Practical checklist and timeline (12–36 months)
0–3 months: Define the event, decide on must-haves, get vendor quotes or program tuition estimates, and open dedicated accounts.
3–12 months: Build the sinking fund; apply for scholarships, employer assistance, or low-interest credit if needed; reduce discretionary spending and document progress.
12–24 months: Finalize vendors or enrollment, confirm payment schedules, and review financing options.
3 months before: Reconcile final costs, maintain a small contingency reserve, and avoid new high-interest purchases.
After the event: Rebuild any emergency fund reductions, review outcomes to update future planning, and set fall-back lessons learned.
Red flags and mistakes to avoid
- Using high-interest credit cards for long-term financing without a clear repayment plan.
- Dipping into retirement accounts unless you fully understand long-term consequences and penalties.

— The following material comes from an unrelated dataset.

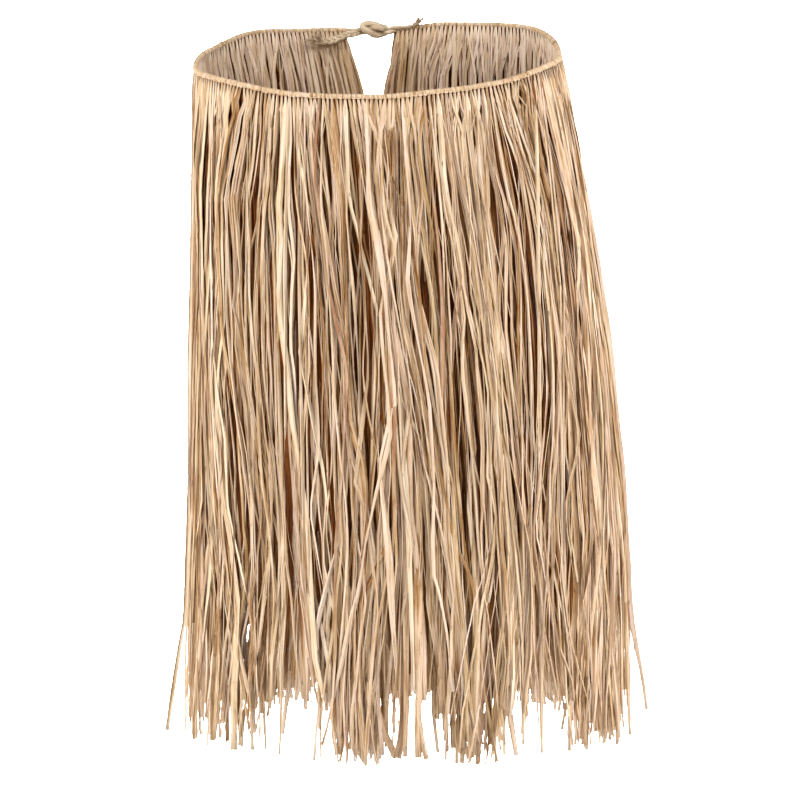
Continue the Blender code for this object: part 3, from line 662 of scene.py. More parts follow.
# the hanging fringe: how its strips are cut, looped and hung
fringe = {
    "heads": 220,
    "layers": (
        # places of the roots round each head (mm), out from the cord at the root and lower down (mm),
        # spread lower down (mm), width at the root and lower down (mm), tone, how much it varies, rust
        ((-0.66, 0.66), 2.5, 1.8, 1.8, 1.35, (1.6, 4.6), 0.69, 0.10, 0.05),
        # the middle strips: their tones differ at random, about a mean set darker and rustier than the outer
        # strips' as painted shade of their place behind them
        ((0.1,), 1.6, -2.4, 1.6, 1.6, (1.5, 4.0), 0.52, 0.15, 0.18),
        # the dark core: its near-black tone and heavy rust are painted shade, standing in for the shade deep
        # between the strips
        ((1.1, 3.5), -0.7, -6.2, 1.2, 2.5, (3.4, 5.6), 0.08, 0.07, 0.55),
        # the inner strips: their very pale tone is painted light, making up for light that hardly reaches the
        # inside of the skirt
        ((-0.70, 0.0, 0.70), -2.6, -9.4, 1.6, 1.3, (1.7, 4.6), 0.90, 0.11, 0.05),
    ),
    "levels": 34,
    "start": (2.5, 0.8),  # mm below the cord's centre: under the loops, or behind the cord
    "length": 0.75,  # metres
    "settles": (0.004, 0.055),  # the drops between which a strip leaves the cord's depth for its own
    "falls": (0.005, 0.060),  # and those between which it takes up its own line
    "openBy": (0.008, 0.018),  # the drop by which a strip has opened out
    "wideShare": 0.07,
    "wideWidth": (5.5, 8.0),  # mm
    "thickness": 0.30,  # mm
    "spread": 4.6,  # mm that a strip settles to one side of its head
    "bendEvery": (0.05, 0.15),  # metres: a strip hangs straight between soft bends
    "bends": 16,  # enough for the longest strip
    "bend": 5.2,  # mm to either side
    "ripple": 0.35,  # mm
    "clump": 1.6,  # mm: how much neighbours gather and part together
    "bunch": 1.3,  # mm: how far neighbours stand out together
    # slow waves of the whole wall: mm, radians per place and per metre of drop, and where it sets in
    "swells": ((1.6, 23, 5, 0.02, 0.2), (1.2, 61, -8, 0.05, 0.4)),
    # place round the waist, and how far the outer strips there sweep to the right as they fall (mm)
    "sweeps": (
        (-0.52, 0), (-0.42, -17), (-0.32, -27), (-0.24, -27), (-0.207, -24), (-0.204, -17), (-0.176, -14),
        (-0.172, 1), (-0.10, 4), (0.02, -5), (0.10, -6), (0.16, 2), (0.219, 4), (0.223, 12), (0.28, 15),
        (0.36, 12), (0.48, 0),
    ),
    "sweptBy": 0.13,
    "sweepFades": (0.22, 0.60),
    # how far the strips hang: place, drop. The clusters hang lower than the notches between them
    "hem": (
        (-1.00, 0.742), (-0.75, 0.747), (-0.50, 0.749), (-0.40, 0.744), (-0.31, 0.737), (-0.275, 0.720),
        (-0.255, 0.686), (-0.20, 0.672), (-0.155, 0.686), (-0.138, 0.733), (-0.12, 0.743), (-0.09, 0.740),
        (-0.06, 0.742), (-0.036, 0.735), (-0.028, 0.720), (-0.021, 0.668), (0.037, 0.668), (0.044, 0.720),
        (0.052, 0.735), (0.07, 0.742),
        (0.11, 0.742), (0.15, 0.744), (0.168, 0.733), (0.18, 0.686), (0.225, 0.672), (0.27, 0.686),
        (0.285, 0.722), (0.32, 0.739), (0.40, 0.745), (0.52, 0.749), (0.75, 0.747), (1.00, 0.742),
    ),
    # single strips: width (mm), tone, rust, how far out (mm), and their x (mm) at each drop (metres)
    "features": (
        (4.2, 0.92, 0.0, 4.6, ((-34, 0.003), (-30, 0.113), (-6, 0.213), (24, 0.336), (32, 0.448), (36, 0.559),
            (39, 0.660))),
        (8.6, 0.66, 0.1, 7.0, ((28, 0.003), (29, 0.336), (29, 0.600), (29, 0.695), (21.5, 0.736))),
        (7.4, 0.60, 0.1, 6.4, ((31, 0.003), (31, 0.336), (31, 0.600), (31, 0.690), (30, 0.734))),
        (1.5, 0.95, 0.0, 7.4, ((37, 0.003), (37, 0.600), (37, 0.660), (37, 0.732))),
        (7.4, 0.56, 0.2, 6.4, ((43, 0.003), (43, 0.600), (43, 0.690), (44, 0.734))),
        (8.6, 0.66, 0.1, 7.0, ((45, 0.003), (44, 0.336), (44.5, 0.600), (44.5, 0.695), (52.5, 0.736))),
        (1.1, 0.40, 0.1, 2.4, ((15, 0.003), (16, 0.600), (16.5, 0.665), (26, 0.716))),
        (1.1, 0.45, 0.1, 2.0, ((17, 0.003), (17, 0.600), (17, 0.728))),
        (1.1, 0.40, 0.1, 2.4, ((59, 0.003), (58, 0.600), (57, 0.665), (47, 0.716))),
        (1.1, 0.45, 0.1, 2.0, ((56, 0.003), (56, 0.600), (56.5, 0.728))),
        (3.9, 0.80, 0.0, 3.0, ((-94, 0.003), (-98, 0.225), (-102, 0.559), (-104, 0.738))),
        (3.6, 0.70, 0.1, 2.6, ((-84, 0.003), (-80, 0.448), (-78, 0.686))),
        (1.6, 0.70, 0.0, 3.0, ((-77, 0.003), (-74, 0.448), (-75, 0.660), (-80, 0.722))),
        (1.2, 0.80, 0.0, 3.0, ((-138, 0.003), (-136, 0.448), (-132, 0.652), (-128, 0.675), (-125, 0.728))),
        (1.1, 0.80, 0.0, 3.4, ((-134, 0.003), (-132, 0.448), (-130, 0.652), (-129, 0.718))),
        (3.9, 0.80, 0.0, 3.0, ((167, 0.003), (173, 0.336), (176, 0.559), (177, 0.738))),
        (2.3, 0.75, 0.0, 3.0, ((171, 0.003), (193, 0.225), (200, 0.559), (203, 0.680), (210, 0.730))),
        (2.3, 0.75, 0.0, 3.4, ((173, 0.003), (197, 0.225), (202, 0.559), (208, 0.670), (214, 0.729))),
        (1.6, 0.70, 0.0, 3.0, ((150, 0.003), (155, 0.448), (157, 0.660), (162, 0.722))),
        (4.8, 0.80, 0.0, 2.0, ((196, 0.003), (238, 0.220), (262, 0.431), (271, 0.554), (273, 0.616),
            (278, 0.646), (284, 0.674), (288, 0.699), (290, 0.718))),
        (1.2, 0.25, 0.2, 2.0, ((196, 0.003), (236, 0.220), (259, 0.431), (270, 0.554), (275, 0.643),
            (277, 0.700), (280, 0.750))),
        (3.8, 0.72, 0.0, 2.0, ((195, 0.003), (233, 0.220), (254, 0.431), (264, 0.554), (268, 0.643),
            (270, 0.746))),
        (1.2, 0.70, 0.0, 2.0, ((193, 0.003), (229, 0.220), (250, 0.431), (259, 0.554), (262, 0.643),
            (263, 0.750))),
        (4.4, 0.85, 0.0, 2.0, ((-196, 0.003), (-199, 0.220), (-203, 0.431), (-209, 0.554), (-211.5, 0.616),
            (-217, 0.647), (-223, 0.691), (-229, 0.742))),
        (1.3, 0.55, 0.0, 2.4, ((-194, 0.003), (-198, 0.220), (-200, 0.431), (-204, 0.643), (-205, 0.750))),
        (4.4, 0.70, 0.0, 2.0, ((-193, 0.003), (-196, 0.220), (-197, 0.431), (-197, 0.643), (-198, 0.746))),
        (1.2, 0.60, 0.0, 2.4, ((-190, 0.003), (-196, 0.220), (-193, 0.431), (-191, 0.643), (-190, 0.750))),
    ),
    # small holes in the outer strips: place, half opening, reach, opens at, widest at, closes at
    "holes": ((-0.283, 0.0042, 0.018, 0.004, 0.014, 0.036), (0.292, 0.0044, 0.020, 0.002, 0.016, 0.042)),
    "crossingShare": 0.12,
    "crossingSlope": (0.025, 0.075),
    "crossingDepth": (2.6, -11.5),  # mm out, for the outer strips and the inner ones
    "kinkShare": 0.45,
    "kink": 1.7,  # mm
    "kinkAt": (0.03, 0.72),  # drop
    "kinkReach": (0.015, 0.07),
    "twist": 0.75,  # radians
    "splitShare": 0.10,
    "splitAt": (0.25, 0.68),  # drop
    "thinning": -0.12,
    # the painted shade of the dark strips, the core's most of all, fades out towards the hem
    "tipPaler": (0.48, 0.70, 0.60),  # the dark strips grow paler between these drops, towards this tone
    # where some strips are short, so that the others hang apart: two places, share, drops of the short ones
    "openSides": (
        (-0.75, -0.61, 0.50, 0.52, 0.72), (-0.61, -0.39, 0.78, 0.50, 0.72), (-0.39, -0.27, 0.22, 0.54, 0.70),
        (0.29, 0.42, 0.22, 0.54, 0.70), (0.42, 0.60, 0.78, 0.50, 0.72), (0.60, 0.73, 0.50, 0.52, 0.72),
    ),
    # slits between strips, with light behind them, in the same order; the last one closes a gap instead
    "slits": (
        (-0.295, 0.0050, 0.022, 0.570, 0.615, 0.670), (-0.708, 0.0075, 0.030, 0.620, 0.680, 0.740),
        (-0.408, 0.0070, 0.026, 0.600, 0.680, 0.800), (-0.597, 0.0070, 0.030, 0.630, 0.705, 0.820),
        (0.450, 0.0050, 0.020, 0.530, 0.590, 0.650), (0.557, 0.0060, 0.030, 0.545, 0.610, 0.670),
        (-0.391, 0.0032, 0.016, 0.400, 0.460, 0.510), (-0.613, 0.0050, 0.030, 0.430, 0.490, 0.550),
        (-0.390, 0.0030, 0.014, 0.560, 0.605, 0.650), (-0.615, 0.0050, 0.030, 0.580, 0.645, 0.700),
        (-0.368, 0.0030, 0.014, 0.615, 0.645, 0.675), (-0.635, 0.0050, 0.030, 0.650, 0.685, 0.730),
        (-0.307, 0.0028, 0.014, 0.645, 0.672, 0.700), (-0.695, 0.0050, 0.030, 0.680, 0.720, 0.770),
        (0.455, 0.0032, 0.016, 0.450, 0.480, 0.510), (0.560, 0.0050, 0.030, 0.440, 0.495, 0.540),
        (0.309, 0.0028, 0.014, 0.585, 0.615, 0.645), (0.695, 0.0050, 0.030, 0.630, 0.665, 0.710),
        (0.325, 0.0030, 0.014, 0.650, 0.678, 0.705), (0.680, 0.0050, 0.030, 0.690, 0.725, 0.770),
        (0.386, 0.0030, 0.014, 0.655, 0.695, 0.760), (0.621, 0.0050, 0.030, 0.690, 0.735, 0.800),
        (-0.195, -0.0030, 0.016, 0.490, 0.540, 0.600),
    ),
    "ragged": 0.028,
    "shortShare": 0.10,
    "tipSlope": 0.085,  # how far the strips lean either way near the hem
    "tipLeansBelow": 0.50,
    "fan": 0.008,  # the place of the fan at the hem: the strips on either side lean away from it
    "fanSides": 0.06,  # how far round its neighbours reach
    "fanDepth": 6,  # mm: its ribbons are the single strips further out than this
    "fanHidden": (-1.8, 0.53, 0.62),  # they lie this far in (mm) and come out between these drops
    "seed": 5,
}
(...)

- Not accounting for the tax or insurance implications of a career change (health coverage gaps, reduced employer benefits).
Tools and next steps
- Build a simple spreadsheet: columns for item, cost, paid, remaining, due date, funding source. Recalculate monthly savings required each time the timeline or budget changes.
- Run worst-case cashflow scenarios: what if income drops 25% for six months? Do you still have runway?

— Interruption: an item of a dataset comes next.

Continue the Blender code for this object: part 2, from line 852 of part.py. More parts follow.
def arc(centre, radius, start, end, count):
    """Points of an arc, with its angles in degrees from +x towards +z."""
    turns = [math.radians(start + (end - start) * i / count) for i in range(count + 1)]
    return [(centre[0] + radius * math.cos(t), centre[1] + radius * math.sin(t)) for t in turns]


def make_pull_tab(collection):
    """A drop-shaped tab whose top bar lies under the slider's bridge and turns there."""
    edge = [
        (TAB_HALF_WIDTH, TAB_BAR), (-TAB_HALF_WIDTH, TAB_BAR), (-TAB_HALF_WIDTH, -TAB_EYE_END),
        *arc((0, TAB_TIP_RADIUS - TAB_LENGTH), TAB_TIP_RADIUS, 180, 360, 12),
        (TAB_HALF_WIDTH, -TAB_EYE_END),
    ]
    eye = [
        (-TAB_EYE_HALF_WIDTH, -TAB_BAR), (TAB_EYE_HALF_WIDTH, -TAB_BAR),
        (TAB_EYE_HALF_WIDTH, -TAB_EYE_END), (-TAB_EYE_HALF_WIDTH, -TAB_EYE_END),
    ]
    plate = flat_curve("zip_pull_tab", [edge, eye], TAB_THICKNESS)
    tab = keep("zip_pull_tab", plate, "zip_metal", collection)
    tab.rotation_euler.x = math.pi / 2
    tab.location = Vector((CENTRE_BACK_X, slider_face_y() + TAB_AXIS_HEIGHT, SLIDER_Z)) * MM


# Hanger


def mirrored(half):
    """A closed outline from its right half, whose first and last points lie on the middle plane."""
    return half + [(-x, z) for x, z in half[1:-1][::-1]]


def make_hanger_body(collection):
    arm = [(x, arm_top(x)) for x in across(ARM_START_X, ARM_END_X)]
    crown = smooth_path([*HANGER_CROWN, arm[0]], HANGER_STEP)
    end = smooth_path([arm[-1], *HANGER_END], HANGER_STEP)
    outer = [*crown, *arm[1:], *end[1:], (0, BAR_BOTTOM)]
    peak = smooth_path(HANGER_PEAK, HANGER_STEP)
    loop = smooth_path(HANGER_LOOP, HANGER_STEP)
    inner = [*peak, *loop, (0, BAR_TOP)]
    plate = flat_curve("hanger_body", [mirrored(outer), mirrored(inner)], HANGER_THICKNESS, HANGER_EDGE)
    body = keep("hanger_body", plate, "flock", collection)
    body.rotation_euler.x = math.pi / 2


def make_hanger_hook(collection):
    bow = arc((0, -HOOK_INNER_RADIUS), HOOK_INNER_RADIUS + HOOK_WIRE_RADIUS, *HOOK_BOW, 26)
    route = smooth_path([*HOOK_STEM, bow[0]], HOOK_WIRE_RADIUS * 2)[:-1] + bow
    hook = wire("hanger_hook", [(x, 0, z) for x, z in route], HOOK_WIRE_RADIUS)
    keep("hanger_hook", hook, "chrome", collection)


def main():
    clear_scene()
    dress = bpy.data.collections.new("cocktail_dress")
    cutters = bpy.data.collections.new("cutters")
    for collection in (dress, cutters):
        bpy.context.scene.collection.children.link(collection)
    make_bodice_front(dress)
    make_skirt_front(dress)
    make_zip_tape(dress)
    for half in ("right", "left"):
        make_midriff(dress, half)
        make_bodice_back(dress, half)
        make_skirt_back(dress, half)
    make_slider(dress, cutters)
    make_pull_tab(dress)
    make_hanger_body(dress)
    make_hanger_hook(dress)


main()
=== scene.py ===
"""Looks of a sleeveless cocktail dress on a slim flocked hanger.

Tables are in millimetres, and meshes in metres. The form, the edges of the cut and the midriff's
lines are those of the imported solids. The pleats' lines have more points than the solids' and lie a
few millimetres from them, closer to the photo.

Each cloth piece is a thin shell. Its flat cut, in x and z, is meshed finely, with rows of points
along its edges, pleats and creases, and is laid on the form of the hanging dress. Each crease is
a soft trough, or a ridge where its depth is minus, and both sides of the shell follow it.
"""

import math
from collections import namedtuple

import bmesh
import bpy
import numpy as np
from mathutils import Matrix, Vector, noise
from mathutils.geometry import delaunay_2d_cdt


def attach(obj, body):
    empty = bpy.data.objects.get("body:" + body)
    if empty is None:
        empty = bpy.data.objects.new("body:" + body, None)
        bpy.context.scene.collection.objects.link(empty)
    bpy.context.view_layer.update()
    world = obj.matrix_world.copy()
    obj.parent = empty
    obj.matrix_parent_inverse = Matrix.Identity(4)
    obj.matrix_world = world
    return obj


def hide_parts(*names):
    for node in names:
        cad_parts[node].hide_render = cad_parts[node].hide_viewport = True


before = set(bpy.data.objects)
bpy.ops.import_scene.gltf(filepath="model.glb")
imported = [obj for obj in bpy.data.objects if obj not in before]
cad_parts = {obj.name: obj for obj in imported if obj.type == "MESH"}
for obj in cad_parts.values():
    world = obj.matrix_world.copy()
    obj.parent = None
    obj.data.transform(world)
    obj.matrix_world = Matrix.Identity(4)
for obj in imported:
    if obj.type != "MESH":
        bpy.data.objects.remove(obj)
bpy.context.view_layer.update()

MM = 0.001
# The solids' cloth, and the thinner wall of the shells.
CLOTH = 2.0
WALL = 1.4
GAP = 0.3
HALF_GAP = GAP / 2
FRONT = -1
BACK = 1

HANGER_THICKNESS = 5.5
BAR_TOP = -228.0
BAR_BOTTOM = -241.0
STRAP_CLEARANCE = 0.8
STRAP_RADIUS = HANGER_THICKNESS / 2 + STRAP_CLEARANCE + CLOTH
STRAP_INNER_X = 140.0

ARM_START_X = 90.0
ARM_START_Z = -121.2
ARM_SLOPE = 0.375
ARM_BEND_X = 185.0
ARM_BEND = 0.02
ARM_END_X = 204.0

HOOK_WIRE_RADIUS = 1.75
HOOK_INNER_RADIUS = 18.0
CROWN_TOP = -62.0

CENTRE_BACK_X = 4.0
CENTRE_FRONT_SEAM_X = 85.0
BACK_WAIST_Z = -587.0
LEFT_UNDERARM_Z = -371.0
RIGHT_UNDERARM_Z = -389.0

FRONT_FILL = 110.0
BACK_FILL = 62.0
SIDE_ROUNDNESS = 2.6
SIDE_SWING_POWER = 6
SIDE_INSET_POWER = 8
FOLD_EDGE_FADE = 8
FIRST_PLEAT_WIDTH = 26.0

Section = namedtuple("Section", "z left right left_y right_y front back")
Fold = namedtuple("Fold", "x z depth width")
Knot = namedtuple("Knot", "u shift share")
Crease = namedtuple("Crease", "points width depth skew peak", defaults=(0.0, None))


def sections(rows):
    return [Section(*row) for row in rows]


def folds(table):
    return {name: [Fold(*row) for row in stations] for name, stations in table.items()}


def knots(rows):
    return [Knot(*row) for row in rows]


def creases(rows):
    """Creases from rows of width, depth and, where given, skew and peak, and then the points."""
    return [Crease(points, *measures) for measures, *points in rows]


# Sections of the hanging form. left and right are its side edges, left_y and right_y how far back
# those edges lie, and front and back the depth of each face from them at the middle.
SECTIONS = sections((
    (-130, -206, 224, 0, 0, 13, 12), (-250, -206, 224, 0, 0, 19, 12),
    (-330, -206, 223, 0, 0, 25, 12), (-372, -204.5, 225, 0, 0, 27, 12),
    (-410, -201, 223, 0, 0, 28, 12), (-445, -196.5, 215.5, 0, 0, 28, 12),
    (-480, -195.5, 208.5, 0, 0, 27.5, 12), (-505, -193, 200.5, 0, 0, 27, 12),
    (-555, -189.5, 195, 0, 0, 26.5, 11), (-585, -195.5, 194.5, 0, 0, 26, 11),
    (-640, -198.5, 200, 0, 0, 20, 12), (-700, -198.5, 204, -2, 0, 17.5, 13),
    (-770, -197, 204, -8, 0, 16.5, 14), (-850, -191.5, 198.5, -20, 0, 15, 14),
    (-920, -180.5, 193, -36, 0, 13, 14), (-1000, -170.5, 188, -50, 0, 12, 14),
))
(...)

- Talk to a certified financial planner about student loans vs. income-driven options and how a career change affects long-term retirement projections.

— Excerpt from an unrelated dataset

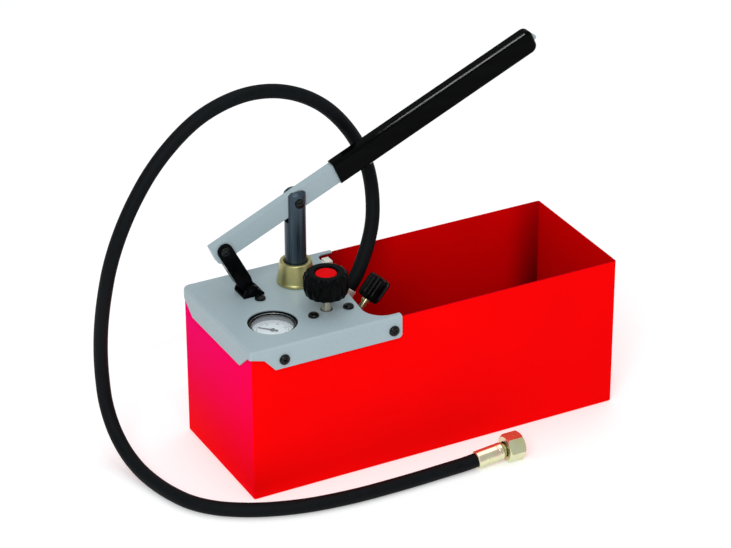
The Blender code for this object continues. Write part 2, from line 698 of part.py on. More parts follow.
def pump_body():
    outline = [(BODY_LEFT, BODY_TOP), (BODY_LEFT, BODY_BOTTOM), (TOE.x, BODY_BOTTOM), (TOE.x, TOE.z),
               (BODY_RIGHT, TOE.z + SLOPE_RISE), (BODY_RIGHT, BODY_TOP)]
    middle = (BODY_FRONT + BODY_BACK) / 2
    item = plate("pump_body", [outline], BODY_BACK - BODY_FRONT, (0, middle, 0), (1, 0, 0), (0, 0, 1), CAST)
    arm = box("body_arm", (BODY_LEFT - ARM_LENGTH, GAUGE_Y - ARM_WIDTH / 2, BODY_BOTTOM + BODY_EDGE),
              (BODY_LEFT + OVERRUN, GAUGE_Y + ARM_WIDTH / 2, BODY_BOTTOM + BODY_EDGE + ARM_HEIGHT))
    shape(item, arm, "UNION")
    ears = [(BODY_SCREWS[0], (-1, 0)), (BODY_SCREWS[2], (1, 0)), (BODY_SCREWS[3], (1, 0))]
    deep = SCREW_LENGTH - COVER_SHEET + GAP
    for k, ((x, y), (way, _)) in enumerate(ears):
        wide = SCREW_HEAD_R + GAP
        inner = (BODY_LEFT + OVERRUN) if way < 0 else (BODY_RIGHT - OVERRUN)
        outer = x + way * (SCREW_HEAD_R + 2 * GAP)
        ear = box(f"body_ear_{k + 1}", (min(inner, outer), y - wide, BODY_TOP - deep - EAR_FLOOR),
                  (max(inner, outer), y + wide, BODY_TOP - GAP / 3))
        shape(item, ear, "UNION")
    for k, (x, y) in enumerate(BODY_SCREWS):
        shape(item, rod(f"body_screw_hole_{k + 1}", SCREW_R + GAP, (x, y, BODY_TOP - deep),
                        (x, y, BODY_TOP + OVERRUN)))
    axis = (PLUNGER_X, PLUNGER_Y)
    seat_z = BODY_BOTTOM + CYLINDER_SEAT + GAP
    neck_z = COVER_TOP + GAP - GLAND_NECK - GAP - PACKING_HEIGHT
    bore = [(0, BODY_TOP + OVERRUN), (GLAND_NECK_R + GAP, BODY_TOP + OVERRUN), (GLAND_NECK_R + GAP, neck_z),
            (PLUNGER_R + 2 * GAP, neck_z), (PLUNGER_R + 2 * GAP, seat_z), (CYLINDER_R + GAP, seat_z),
            (CYLINDER_R + GAP, BODY_BOTTOM - OVERRUN), (0, BODY_BOTTOM - OVERRUN)]
    shape(item, turned("plunger_bore", bore, None, None, (*axis, 0)))
    low = BODY_TOP - DELIVERY_DEPTH
    shape(item, rod("delivery_bore", DELIVERY_R + GAP, (PLUNGER_X, DELIVERY_Y, low),
                    (PLUNGER_X, DELIVERY_Y, BODY_TOP + OVERRUN), sides=ROUND_STEPS))
    shape(item, rod("delivery_port", PORT_R, (PLUNGER_X, DELIVERY_Y, low + PORT_R + GAP),
                    (PLUNGER_X, PLUNGER_Y, low + PORT_R + GAP)))
    top = BODY_TOP
    pad = SPINDLE_R + GAP
    floor = COVER_TOP - SPINDLE_DEPTH - SEAT_PAD_H - 2 * GAP
    shape(item, turned("shutoff_bore", [(0, top + OVERRUN), (PACKING_NUT_R + GAP, top + OVERRUN),
                                        (PACKING_NUT_R + GAP, top - PACKING_NUT_H - GAP),
                                        (pad, top - PACKING_NUT_H - GAP), (pad, floor), (0, floor)],
                       None, None, (SHUTOFF_X, SHUTOFF_Y, 0)))
    shape(item, turned("drain_bore", [(0, OVERRUN), (BONNET_NECK_R + GAP, OVERRUN),
                                      (BONNET_NECK_R + GAP, -DRAIN_SPINDLE_DEPTH - SEAT_PAD_H - 2 * GAP),
                                      (0, -DRAIN_SPINDLE_DEPTH - SEAT_PAD_H - 2 * GAP)],
                       None, None, tilted(DRAIN_Y, DRAIN_UP, 0), SLOPE))
    shape(item, turned("outlet_bore", [(0, OVERRUN), (OUTLET_NECK_R + GAP, OVERRUN),
                                       (OUTLET_NECK_R + GAP, -OUTLET_NECK - GAP), (0, -OUTLET_NECK - GAP)],
                       None, None, tilted(OUTLET_Y, OUTLET_UP, 0), SLOPE))
    arm_top = BODY_BOTTOM + BODY_EDGE + ARM_HEIGHT
    shape(item, rod("gauge_bore", GAUGE_STEM_R + GAP, (GAUGE_X, GAUGE_Y, arm_top - GAUGE_STEM_SEAT - GAP),
                    (GAUGE_X, GAUGE_Y, arm_top + OVERRUN)))
    return item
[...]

Sources and further reading
- Consumer Financial Protection Bureau (CFPB) — guidance on personal loans, credit cards, and debt decisions (consumerfinance.gov).
- Internal Revenue Service (IRS) — current rules on gifts and tax treatments (irs.gov).
Internal links:
- Event-Based Sinking Funds: Funding Weddings, Renovations, and Moves — https://finhelp.io/glossary/event-based-sinking-funds-funding-weddings-renovations-and-moves/
- Budgeting for Major Life Events: Weddings, Babies, and Moves — https://finhelp.io/glossary/budgeting-for-major-life-events-weddings-babies-and-moves/
- Funding Life Transitions: Career Change, Sabbatical, and Retraining — https://finhelp.io/glossary/funding-life-transitions-career-change-sabbatical-and-retraining/
Professional disclaimer: This content is for educational purposes and does not replace personalized advice from a licensed planner, tax advisor, or attorney. Individual circumstances vary; consult a professional before borrowing or making major financial changes.
Author note: In my 15+ years advising clients on life-event funding, plans that succeed are the ones that start with conservative budgets, keep emergency savings untouched, and prefer a mix of saved cash plus predictable, low-cost financing when necessary.